Birria was born in the sixteenth century in Cocula, Jalisco, as a pragmatic solution to a plague: the Spanish introduced goats to western Mexico and they reproduced so quickly that they became a problem. Friars and indigenous peasants developed a method to make their meat edible, considered tough and strong in flavour, by marinating it in an adobo of chile guajillo, ancho and pasilla with vinegar and spices brought from Europe (cloves, cumin, pepper, cinnamon), and slow-cooking it in earth ovens covered with maguey leaves. The word "birria" in old Spanish meant "something of little value or despicable", and the conquistadors used it to refer to the goat stew, never suspecting it would become a refined dish. By the nineteenth century it was already the dish for weddings and patron-saint festivals in Jalisco. In the 1950s the beef version emerged, quicker to prepare, and in 2018 the global phenomenon of "birria tacos" exploded in Tijuana and Los Angeles.
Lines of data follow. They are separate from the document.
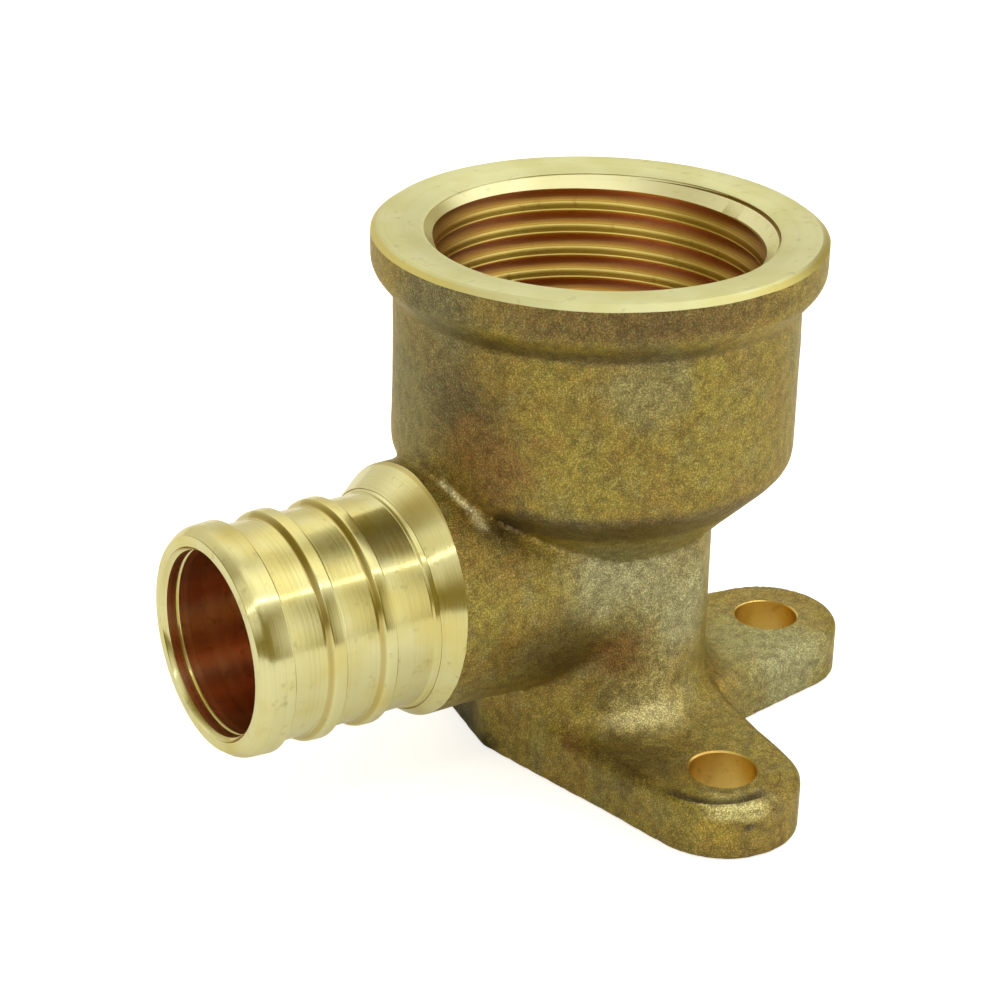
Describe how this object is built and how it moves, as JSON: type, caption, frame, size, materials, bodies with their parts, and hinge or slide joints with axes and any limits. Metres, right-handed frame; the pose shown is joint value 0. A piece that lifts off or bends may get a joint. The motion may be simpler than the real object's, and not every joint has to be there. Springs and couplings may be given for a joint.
{
  "type": "wall plate elbow",
  "caption": "Brass wall plate elbow with a female pipe thread socket, a crimp barb at right angles to it and a base plate with screw ears.",
  "frame": {"origin": "on the wall face (the underside of the base plate), where the socket's axis meets it", "axes": "+Z along the socket's axis, out of its threaded mouth; -X along the barb, out of its end; the screw ears point along +X, +Y and -Y; the part is symmetrical about the XZ plane"},
  "size_m": [0.0562, 0.0474, 0.0405],
  "materials": {
    "cast_brass": "shot-blasted as cast brass, matt and slightly tarnished",
    "turned_brass": "turned bright brass with fine tool marks"
  },
  "bodies": {
    "root": {"elbow_body": "cast_brass"}
  },
  "joints": []
}
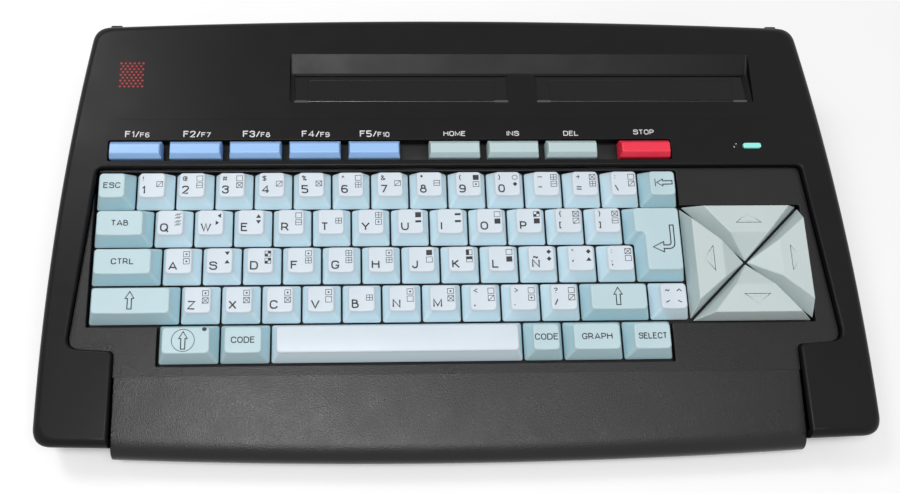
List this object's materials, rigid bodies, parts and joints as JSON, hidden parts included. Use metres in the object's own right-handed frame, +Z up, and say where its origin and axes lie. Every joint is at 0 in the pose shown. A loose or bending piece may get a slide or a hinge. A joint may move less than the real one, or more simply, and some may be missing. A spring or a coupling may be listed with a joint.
{
  "type": "vintage home computer",
  "caption": "Wedge-shaped 1980s home computer: typing keys, function keys, square cursor pad, two sprung cartridge doors and a rear socket panel.",
  "frame": {"origin": "on the table, under the middle of the case's box", "axes": "+X to the right, +Y to the rear, +Z up, as the user sits in front of it"},
  "size_m": [0.3922, 0.2238, 0.0486],
  "materials": {
    "case_smooth_black": "charcoal-black moulded plastic, smooth with a soft sheen",
    "case_grained_black": "charcoal-black moulded plastic with a fine spark grain",
    "inside_black": "plain black moulded plastic",
    "key_white": "pale lavender-white key plastic, fine texture, printed legends",
    "key_grey_green": "pale blue-green grey key plastic, fine texture",
    "key_blue": "light blue key plastic, satin",
    "key_pale_green": "pale grey-green key plastic, satin",
    "key_red": "red key plastic, satin",
    "pad_grey_green": "pale grey-green key plastic with raised outline arrows",
    "rubber_dark": "dark grey rubber",
    "board_green": "green circuit board with black chips",
    "lens_green": "translucent green light bar",
    "plate_steel": "plain zinc-plated steel sheet"
  },
  "bodies": {
    "case": {"top_cover": "case_smooth_black", "keyboard_bezel": "case_grained_black", "power_lens": "lens_green", "key_frame": "key_white", "dome_mat": "rubber_dark", "key_backplate": "plate_steel", "bottom_case": "inside_black", "main_board": "board_green", "power_inlet": "inside_black", "cassette_socket": "inside_black", "video_socket": "inside_black", "printer_port": "inside_black", "joystick_ports": "inside_black", "cartridge_connector_left": "inside_black", "cartridge_connector_right": "inside_black", "foot_front_left": "rubber_dark", "foot_rear_left": "rubber_dark", "foot_front_right": "rubber_dark", "foot_rear_right": "rubber_dark"},
    "key_escape": {"key_escape": "key_grey_green"},
    "key_backspace": {"key_backspace": "key_grey_green"},
    "key_tab": {"key_tab": "key_grey_green"},
    "key_control": {"key_control": "key_grey_green"},
    "key_a": {"key_a": "key_white"},
    "key_s": {"key_s": "key_white"},
    "key_d": {"key_d": "key_white"},
    "key_f": {"key_f": "key_white"},
    "key_g": {"key_g": "key_white"},
    "key_h": {"key_h": "key_white"},
    "key_j": {"key_j": "key_white"},
    "key_k": {"key_k": "key_white"},
    "key_l": {"key_l": "key_white"},
    "key_n_tilde": {"key_n_tilde": "key_white"},
    "key_acute": {"key_acute": "key_white"},
    "key_semicolon": {"key_semicolon": "key_white"},
    "key_shift_left": {"key_shift_left": "key_grey_green"},
    "key_shift_right": {"key_shift_right": "key_grey_green"},
    "key_caps": {"key_caps": "key_grey_green"},
    "key_code_left": {"key_code_left": "key_grey_green"},
    "key_space": {"key_space": "key_white"},
    "key_code_right": {"key_code_right": "key_grey_green"},
    "key_graph": {"key_graph": "key_grey_green"},
    "key_select": {"key_select": "key_grey_green"},
    "key_return": {"key_return": "key_grey_green"},
    "key_f1": {"key_f1": "key_blue"},
    "key_f2": {"key_f2": "key_blue"},
    "key_f3": {"key_f3": "key_blue"},
    "key_f4": {"key_f4": "key_blue"},
    "key_f5": {"key_f5": "key_blue"},
    "key_home": {"key_home": "key_pale_green"},
    "key_insert": {"key_insert": "key_pale_green"},
    "key_delete": {"key_delete": "key_pale_green"},
    "key_stop": {"key_stop": "key_red"},
    "key_cursor_up": {"key_cursor_up": "pad_grey_green"},
    "key_cursor_left": {"key_cursor_left": "pad_grey_green"},
    "key_cursor_down": {"key_cursor_down": "pad_grey_green"},
    "key_cursor_right": {"key_cursor_right": "pad_grey_green"},
    "cartridge_door_left": {"cartridge_door_left": "case_smooth_black"},
    "cartridge_door_right": {"cartridge_door_right": "case_smooth_black"},
    "power_switch": {"power_switch": "inside_black"}
  },
  "joints": [
    {"name": "key_escape_press", "type": "slide", "parent": "case", "child": "key_escape", "axis": [0, 0.1219, -0.9925], "range_m": [0, 0.0035], "stiffness_N_per_m": 100, "springref_m": -0.004},
    {"name": "key_backspace_press", "type": "slide", "parent": "case", "child": "key_backspace", "axis": [0, 0.1219, -0.9925], "range_m": [0, 0.0035], "stiffness_N_per_m": 100, "springref_m": -0.004},
    {"name": "key_tab_press", "type": "slide", "parent": "case", "child": "key_tab", "axis": [0, 0.1219, -0.9925], "range_m": [0, 0.0035], "stiffness_N_per_m": 100, "springref_m": -0.004},
    {"name": "key_control_press", "type": "slide", "parent": "case", "child": "key_control", "axis": [0, 0.1219, -0.9925], "range_m": [0, 0.0035], "stiffness_N_per_m": 100, "springref_m": -0.004},
    {"name": "key_a_press", "type": "slide", "parent": "case", "child": "key_a", "axis": [0, 0.1219, -0.9925], "range_m": [0, 0.0035], "stiffness_N_per_m": 100, "springref_m": -0.004},
    {"name": "key_s_press", "type": "slide", "parent": "case", "child": "key_s", "axis": [0, 0.1219, -0.9925], "range_m": [0, 0.0035], "stiffness_N_per_m": 100, "springref_m": -0.004},
    {"name": "key_d_press", "type": "slide", "parent": "case", "child": "key_d", "axis": [0, 0.1219, -0.9925], "range_m": [0, 0.0035], "stiffness_N_per_m": 100, "springref_m": -0.004},
    {"name": "key_f_press", "type": "slide", "parent": "case", "child": "key_f", "axis": [0, 0.1219, -0.9925], "range_m": [0, 0.0035], "stiffness_N_per_m": 100, "springref_m": -0.004},
    {"name": "key_g_press", "type": "slide", "parent": "case", "child": "key_g", "axis": [0, 0.1219, -0.9925], "range_m": [0, 0.0035], "stiffness_N_per_m": 100, "springref_m": -0.004},
    {"name": "key_h_press", "type": "slide", "parent": "case", "child": "key_h", "axis": [0, 0.1219, -0.9925], "range_m": [0, 0.0035], "stiffness_N_per_m": 100, "springref_m": -0.004},
    {"name": "key_j_press", "type": "slide", "parent": "case", "child": "key_j", "axis": [0, 0.1219, -0.9925], "range_m": [0, 0.0035], "stiffness_N_per_m": 100, "springref_m": -0.004},
    {"name": "key_k_press", "type": "slide", "parent": "case", "child": "key_k", "axis": [0, 0.1219, -0.9925], "range_m": [0, 0.0035], "stiffness_N_per_m": 100, "springref_m": -0.004},
    {"name": "key_l_press", "type": "slide", "parent": "case", "child": "key_l", "axis": [0, 0.1219, -0.9925], "range_m": [0, 0.0035], "stiffness_N_per_m": 100, "springref_m": -0.004},
    {"name": "key_n_tilde_press", "type": "slide", "parent": "case", "child": "key_n_tilde", "axis": [0, 0.1219, -0.9925], "range_m": [0, 0.0035], "stiffness_N_per_m": 100, "springref_m": -0.004},
    {"name": "key_acute_press", "type": "slide", "parent": "case", "child": "key_acute", "axis": [0, 0.1219, -0.9925], "range_m": [0, 0.0035], "stiffness_N_per_m": 100, "springref_m": -0.004},
    {"name": "key_semicolon_press", "type": "slide", "parent": "case", "child": "key_semicolon", "axis": [0, 0.1219, -0.9925], "range_m": [0, 0.0035], "stiffness_N_per_m": 100, "springref_m": -0.004},
    {"name": "key_shift_left_press", "type": "slide", "parent": "case", "child": "key_shift_left", "axis": [0, 0.1219, -0.9925], "range_m": [0, 0.0035], "stiffness_N_per_m": 100, "springref_m": -0.004},
    {"name": "key_shift_right_press", "type": "slide", "parent": "case", "child": "key_shift_right", "axis": [0, 0.1219, -0.9925], "range_m": [0, 0.0035], "stiffness_N_per_m": 100, "springref_m": -0.004},
    {"name": "key_caps_press", "type": "slide", "parent": "case", "child": "key_caps", "axis": [0, 0.1219, -0.9925], "range_m": [0, 0.0035], "stiffness_N_per_m": 100, "springref_m": -0.004},
    {"name": "key_code_left_press", "type": "slide", "parent": "case", "child": "key_code_left", "axis": [0, 0.1219, -0.9925], "range_m": [0, 0.0035], "stiffness_N_per_m": 100, "springref_m": -0.004},
    {"name": "key_space_press", "type": "slide", "parent": "case", "child": "key_space", "axis": [0, 0.1219, -0.9925], "range_m": [0, 0.0035], "stiffness_N_per_m": 100, "springref_m": -0.004},
    {"name": "key_code_right_press", "type": "slide", "parent": "case", "child": "key_code_right", "axis": [0, 0.1219, -0.9925], "range_m": [0, 0.0035], "stiffness_N_per_m": 100, "springref_m": -0.004},
    {"name": "key_graph_press", "type": "slide", "parent": "case", "child": "key_graph", "axis": [0, 0.1219, -0.9925], "range_m": [0, 0.0035], "stiffness_N_per_m": 100, "springref_m": -0.004},
    {"name": "key_select_press", "type": "slide", "parent": "case", "child": "key_select", "axis": [0, 0.1219, -0.9925], "range_m": [0, 0.0035], "stiffness_N_per_m": 100, "springref_m": -0.004},
    {"name": "key_return_press", "type": "slide", "parent": "case", "child": "key_return", "axis": [0, 0.1219, -0.9925], "range_m": [0, 0.0035], "stiffness_N_per_m": 100, "springref_m": -0.004},
    {"name": "key_f1_press", "type": "slide", "parent": "case", "child": "key_f1", "axis": [0, 0.1219, -0.9925], "range_m": [0, 0.0025], "stiffness_N_per_m": 100, "springref_m": -0.004},
    {"name": "key_f2_press", "type": "slide", "parent": "case", "child": "key_f2", "axis": [0, 0.1219, -0.9925], "range_m": [0, 0.0025], "stiffness_N_per_m": 100, "springref_m": -0.004},
    {"name": "key_f3_press", "type": "slide", "parent": "case", "child": "key_f3", "axis": [0, 0.1219, -0.9925], "range_m": [0, 0.0025], "stiffness_N_per_m": 100, "springref_m": -0.004},
    {"name": "key_f4_press", "type": "slide", "parent": "case", "child": "key_f4", "axis": [0, 0.1219, -0.9925], "range_m": [0, 0.0025], "stiffness_N_per_m": 100, "springref_m": -0.004},
    {"name": "key_f5_press", "type": "slide", "parent": "case", "child": "key_f5", "axis": [0, 0.1219, -0.9925], "range_m": [0, 0.0025], "stiffness_N_per_m": 100, "springref_m": -0.004},
    {"name": "key_home_press", "type": "slide", "parent": "case", "child": "key_home", "axis": [0, 0.1219, -0.9925], "range_m": [0, 0.0025], "stiffness_N_per_m": 100, "springref_m": -0.004},
    {"name": "key_insert_press", "type": "slide", "parent": "case", "child": "key_insert", "axis": [0, 0.1219, -0.9925], "range_m": [0, 0.0025], "stiffness_N_per_m": 100, "springref_m": -0.004},
    {"name": "key_delete_press", "type": "slide", "parent": "case", "child": "key_delete", "axis": [0, 0.1219, -0.9925], "range_m": [0, 0.0025], "stiffness_N_per_m": 100, "springref_m": -0.004},
    {"name": "key_stop_press", "type": "slide", "parent": "case", "child": "key_stop", "axis": [0, 0.1219, -0.9925], "range_m": [0, 0.0025], "stiffness_N_per_m": 100, "springref_m": -0.004},
    {"name": "key_cursor_up_press", "type": "slide", "parent": "case", "child": "key_cursor_up", "axis": [0, 0.1219, -0.9925], "range_m": [0, 0.0025], "stiffness_N_per_m": 100, "springref_m": -0.004},
    {"name": "key_cursor_left_press", "type": "slide", "parent": "case", "child": "key_cursor_left", "axis": [0, 0.1219, -0.9925], "range_m": [0, 0.0025], "stiffness_N_per_m": 100, "springref_m": -0.004},
    {"name": "key_cursor_down_press", "type": "slide", "parent": "case", "child": "key_cursor_down", "axis": [0, 0.1219, -0.9925], "range_m": [0, 0.0025], "stiffness_N_per_m": 100, "springref_m": -0.004},
    {"name": "key_cursor_right_press", "type": "slide", "parent": "case", "child": "key_cursor_right", "axis": [0, 0.1219, -0.9925], "range_m": [0, 0.0025], "stiffness_N_per_m": 100, "springref_m": -0.004},
    {"name": "cartridge_door_left_swing", "type": "hinge", "parent": "case", "child": "cartridge_door_left", "pos_m": [-0.025, 0.08472, 0.03767], "axis": [1, 0, 0], "range_deg": [0, 82], "stiffness_Nm_per_rad": 0.004, "springref_deg": -28.65},
    {"name": "cartridge_door_right_swing", "type": "hinge", "parent": "case", "child": "cartridge_door_right", "pos_m": [0.0982, 0.08472, 0.03767], "axis": [1, 0, 0], "range_deg": [0, 82], "stiffness_Nm_per_rad": 0.004, "springref_deg": -28.65},
    {"name": "power_switch_rock", "type": "hinge", "parent": "case", "child": "power_switch", "pos_m": [-0.096, 0.1004, 0.0208], "axis": [-1, 0, 0], "range_deg": [0, 18]}
  ]
}
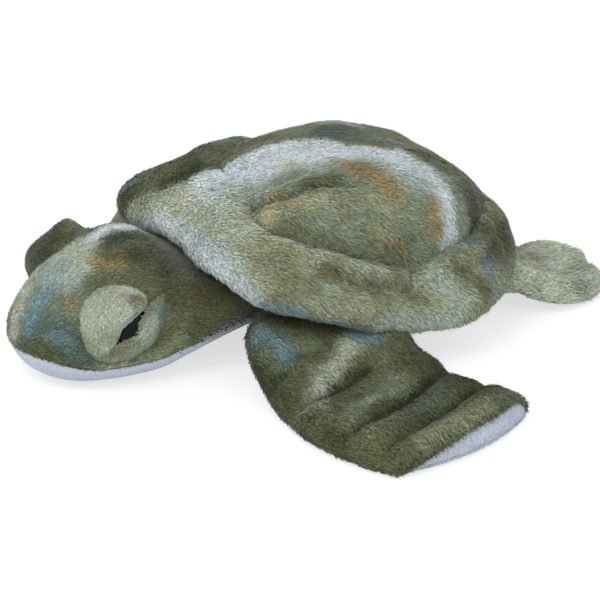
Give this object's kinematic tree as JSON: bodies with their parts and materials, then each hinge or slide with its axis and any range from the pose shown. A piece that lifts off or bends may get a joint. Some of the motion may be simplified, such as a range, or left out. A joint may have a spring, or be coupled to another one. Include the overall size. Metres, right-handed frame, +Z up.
{
  "type": "plush turtle",
  "caption": "Stuffed plush sea turtle lying flat, with a padded shell, broad front flippers, small rear flippers and plastic eyes.",
  "frame": {"origin": "on the floor under the middle of the belly", "axes": "-Y towards the nose, +X to the turtle's left side, +Z up"},
  "size_m": [0.4656, 0.4111, 0.1123],
  "materials": {
    "printed_plush": "short pile plush, printed in soft olive, sage, pale blue, cream and ochre patches",
    "white_plush": "short pile plush, plain white",
    "polyester_filling": "loose white fibre",
    "eye_plastic": "polished black",
    "washer_plastic": "plain white"
  },
  "bodies": {
    "body": {"shell_top_panel": "printed_plush", "shell_rim": "printed_plush", "belly_panel": "white_plush", "body_filling": "polyester_filling"},
    "neck": {"neck": "printed_plush"},
    "head": {"head_crown_panel": "printed_plush", "chin_panel": "white_plush", "head_filling": "polyester_filling", "eye_left": "eye_plastic", "eye_right": "eye_plastic", "eye_washer_left": "washer_plastic", "eye_washer_right": "washer_plastic", "upper_eyelid_left": "printed_plush", "upper_eyelid_right": "printed_plush", "lower_eyelid_left": "printed_plush", "lower_eyelid_right": "printed_plush"},
    "left_front_flipper": {"left_front_flipper_top_panel": "printed_plush", "left_front_flipper_underside_panel": "white_plush", "left_front_flipper_filling": "polyester_filling"},
    "right_front_flipper": {"right_front_flipper_top_panel": "printed_plush", "right_front_flipper_underside_panel": "white_plush", "right_front_flipper_filling": "polyester_filling"},
    "left_rear_flipper": {"left_rear_flipper_top_panel": "printed_plush", "left_rear_flipper_underside_panel": "white_plush", "left_rear_flipper_filling": "polyester_filling"},
    "right_rear_flipper": {"right_rear_flipper_top_panel": "printed_plush", "right_rear_flipper_underside_panel": "white_plush", "right_rear_flipper_filling": "polyester_filling"}
  },
  "joints": [
    {"name": "head_turn", "type": "hinge", "parent": "body", "child": "neck", "pos_m": [0, -0.098, 0.033], "axis": [0, 0, 1], "range_deg": [-15, 15], "stiffness_Nm_per_rad": 0.3},
    {"name": "head_nod", "type": "hinge", "parent": "neck", "child": "head", "pos_m": [0, -0.14, 0.033], "axis": [1, 0, 0], "range_deg": [-12, 20], "stiffness_Nm_per_rad": 0.5},
    {"name": "left_front_flipper_lift", "type": "hinge", "parent": "body", "child": "left_front_flipper", "pos_m": [0.0818, -0.0653, 0.028], "axis": [-0.2924, -0.9563, 0], "range_deg": [-35, 8], "stiffness_Nm_per_rad": 0.4},
    {"name": "right_front_flipper_lift", "type": "hinge", "parent": "body", "child": "right_front_flipper", "pos_m": [-0.0818, -0.0653, 0.028], "axis": [-0.2924, 0.9563, 0], "range_deg": [-35, 8], "stiffness_Nm_per_rad": 0.4},
    {"name": "left_rear_flipper_lift", "type": "hinge", "parent": "body", "child": "left_rear_flipper", "pos_m": [0.0556, 0.0895, 0.022], "axis": [0.9563, -0.2924, 0], "range_deg": [-35, 12], "stiffness_Nm_per_rad": 0.2},
    {"name": "right_rear_flipper_lift", "type": "hinge", "parent": "body", "child": "right_rear_flipper", "pos_m": [-0.0556, 0.0895, 0.022], "axis": [0.9563, 0.2924, 0], "range_deg": [-35, 12], "stiffness_Nm_per_rad": 0.2}
  ]
}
Characteristic ingredients

The traditional ingredients are: goat meat (or kid, mutton, beef in modern versions), an adobo of chile guajillo, ancho and pasilla (sometimes morita or cascabel), white vinegar, garlic, ginger, cumin, cloves, allspice, cinnamon, bay leaves and oregano. The meat is marinated for at least 12 hours and cooked wrapped in maguey leaves or in a pot covered with avocado leaves for 4 to 6 hours. The consommé is the fat and juices that drip during cooking, collected underneath and served as the final broth. Regional variants: in Aguascalientes "birria de barbacoa" is made in an earth oven; in Zacatecas with mutton; in Tijuana it became tacos with consommé and cheese (quesabirria); in Tepatitlán there is beef birria with tomato. Modern recipes use a pressure cooker to reduce the cooking time to 90 minutes.

Cultural significance

Birria is the ritual dish of Jalisco: it appears as a must at weddings, christenings, first communions, quinceañeras and wakes. Cocula, its birthplace, was declared the "Cradle of Birria" by the government of Jalisco in 2017. It forms part of the traditional Mexican cuisine inscribed by UNESCO in 2010 as Intangible Cultural Heritage. The media "boom" of birria tacos, attributed to the Aponte birria house in Tijuana and popularised by taqueros such as Teddy's Red Tacos in Los Angeles (2018), generated a second birria economy in the United States: today more than 800 formal birrierías are counted in California, Texas and Chicago, and the viral videos of the quesabirria taco "dipped" in consommé have accumulated billions of views on TikTok and Instagram. Birria has been on the covers of magazines such as Bon Appétit and Eater as "dish of the year" in 2019 and 2020.

Related recipes

Now that you know what it is, try cooking it at home with our step-by-step recipes:

Ingredients to cook it

Find where to buy authentic ingredients in Mexican shops in the US:

Frequently asked questions

What is the difference between birria and barbacoa?
Birria is marinated in a chilli adobo before cooking, contains vinegar and Arab spices, and produces a consommé. Barbacoa, of mutton (Hidalgo) or beef (the north), is cooked without adobo, only with salt and herbs, wrapped in maguey leaves in an earth oven. Birria has a more complex, spicy flavour; barbacoa is cleaner and more herbal.
Is birria made with goat or beef?
The traditional Jalisco version uses goat. The beef version was born in the 1950s as a more economical, faster-cooking alternative, and it is the one that has conquered the United States in taco format. Both are legitimate. Today there are also mutton, pork, chicken, mushroom and jackfruit birrias.
What is quesabirria?
Quesabirria is a modern Tijuana taco (circa 2014) that combines shredded birria, melted Oaxaca cheese and a maize tortilla dipped in the consommé and crisped on a griddle. It is served with a separate bowl of consommé for dipping the taco, a technique that went viral on social media from 2018.
Where does birria originate?
From Cocula, Jalisco, in western Mexico. It originated in the sixteenth century when the Spanish introduced goats and the indigenous and mestizo population developed a method to soften and flavour their meat through a chilli adobo and slow cooking. Cocula is officially considered the Cradle of Birria.